NEARLY half of toddlers in Southampton are not receiving mandatory check-ups from health visitors, new figures suggest.

Local authority health visitors, who assess a child’s development, are supposed to carry out four checks during a child’s early years: straight after birth, at six-to-eight weeks, at one year and then between two and two-and-a-half years.

This support is vital in establishing young children’s good health and development, Public Health England says.

Out of 768 two-year-olds in Southampton, 376 did not see a health visitor between April and June 2019, the latest data from the Department of Health and Social Care shows – meaning just 51 per cent did.

The figures also show that 82 per cent of the children in Southampton did not receive their one-year review.

The six-to-eight-week assessment was missed in 23 per cent of cases, and 15 per cent of newborns did not have a health visit within 14 days of their birth.

Across England, almost a quarter of children did not receive their two to two-and-a-half-year review.

The lowest attendance rate was in Central Bedfordshire, where only 5 per cent of two-year-olds had a health check-up. At the other end of the scale, almost all of the toddlers in Middlesbrough had their visit.

Simon Letts said: "The figures are disappointing if people are not taking their children along when they are invited. However, they are disturbing if they have not been offered check-ups in the first place. We need more investment in primary care. That is where the main NHS crisis is. We have an issue in the Itchen side of Southampton with a shortage of GPs."

A spokesperson for Southampton City Council and Solent NHS Trust said: "All families in Southampton are offered the health visiting service and will have their health needs assessed either during pregnancy or very shortly after the birth of their first baby. They will then be offered either a universal or a targeted programme.

"This is to ensure that families get the right level of support that matches their level of need and at the right time.

Southampton has over the past two years worked in collaboration with Portsmouth to design the Enhanced Child Health Visiting Offer (ECHO), to give identified families more visits and time than a service that just focusses on delivering the five mandated contacts. This programme is for those likely to need (or who have asked for) additional help to meet additional challenges they may face in meeting the needs of their children according to a range of economic, social, health, wellbeing or other factors. This approach enables Southampton health visitors to focus resources on those children and families that have greater need for the specialist knowledge and skills that health visitors bring in assessing how infants and young children are progressing, and advice on ways to support them in thriving, developing and being ready for school and success into adulthood.
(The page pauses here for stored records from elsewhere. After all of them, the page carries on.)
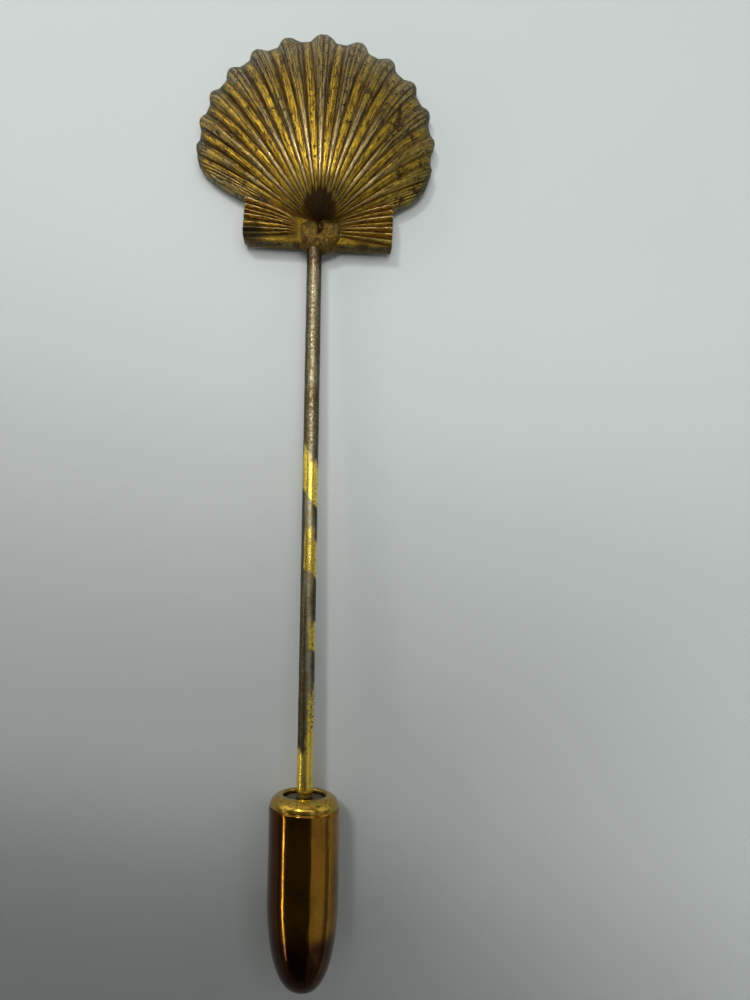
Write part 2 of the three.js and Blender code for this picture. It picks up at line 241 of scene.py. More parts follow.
class Patchwork:
    """Gathers grids of points with named values, and welds them into one closed mesh."""

    def __init__(self, names):
        self.points, self.quads, self.count = [], [], 0
        self.values = {name: [] for name in names}

    def add(self, xyz, **values):
        """xyz is a grid of points, and each value is one number or a grid of them."""
        rows, columns = xyz.shape[:2]
        index = np.arange(rows * columns).reshape(rows, columns) + self.count
        corners = (index[:-1, :-1], index[1:, :-1], index[1:, 1:], index[:-1, 1:])
        self.quads.append(np.stack(corners, -1).reshape(-1, 4))
        self.points.append(xyz.reshape(-1, 3))
        self.count += rows * columns
        for name, gathered in self.values.items():
            value = np.broadcast_to(values.get(name, 0.0), (rows, columns))
            gathered.append(value.reshape(-1))

    def mesh(self, s, name, material):
        """The welded mesh as an object, with its faces outwards and its values as point attributes."""
        mesh = bpy.data.meshes.new(name)
        points = on_pin(s, np.concatenate(self.points))
        quads = np.concatenate(self.quads)
        mesh.vertices.add(len(points))
        mesh.vertices.foreach_set("co", points.astype(np.float32).ravel())
        mesh.loops.add(quads.size)
        mesh.loops.foreach_set("vertex_index", quads.astype(np.int32).ravel())
        mesh.polygons.add(len(quads))
        mesh.polygons.foreach_set("loop_start", np.arange(0, quads.size, 4, dtype=np.int32))
        for key, gathered in self.values.items():
            layer = mesh.attributes.new(key, "FLOAT", "POINT")
            layer.data.foreach_set("value", np.concatenate(gathered).astype(np.float32))
        mesh.update(calc_edges=True)
        work = bmesh.new()
        work.from_mesh(mesh)
        bmesh.ops.remove_doubles(work, verts=work.verts, dist=WELD)
        bmesh.ops.dissolve_degenerate(work, edges=work.edges, dist=1e-8)
        bmesh.ops.recalc_face_normals(work, faces=work.faces)
        open_edges = sum(not edge.is_manifold for edge in work.edges)
        if open_edges:
            raise RuntimeError(f"{name} isn't closed: {open_edges} open edges")
        work.to_mesh(mesh)
        work.free()
        mesh.polygons.foreach_set("use_smooth", np.ones(len(mesh.polygons), bool))
        mesh.materials.append(material)
        obj = bpy.data.objects.new(name, mesh)
        bpy.context.scene.collection.objects.link(obj)
        return obj


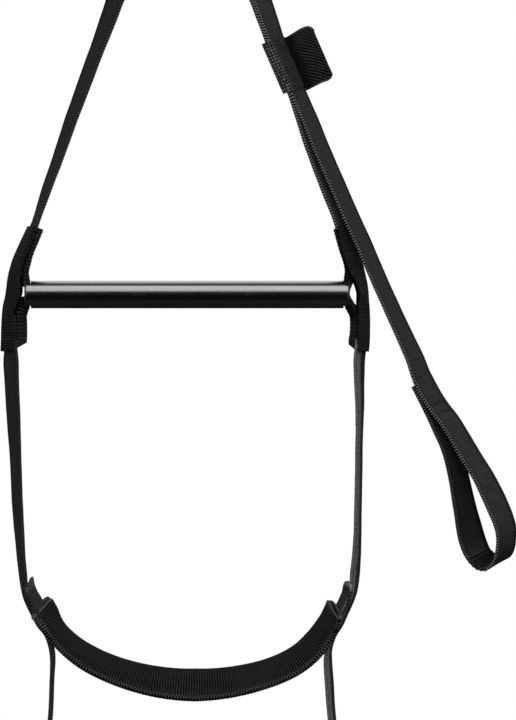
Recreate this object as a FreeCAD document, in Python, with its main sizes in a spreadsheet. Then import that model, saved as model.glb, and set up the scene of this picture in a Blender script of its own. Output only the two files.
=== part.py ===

Families will still have access to the universal Healthy Child Programme through a wide range of other support including drop in health visiting clinics Children’s Centres, Families Matter support and community based services through Southampton’s Integrated 0-19 Prevention and Early Help Service. Southampton is also rapidly transforming their universal offer and now have a choice of innovative options for families, including a health visitor duty system and text messaging service with daily prompt response for advice, information and queries, health drop in workshops, Choose and Book for health reviews and access to a wide range of media/website material."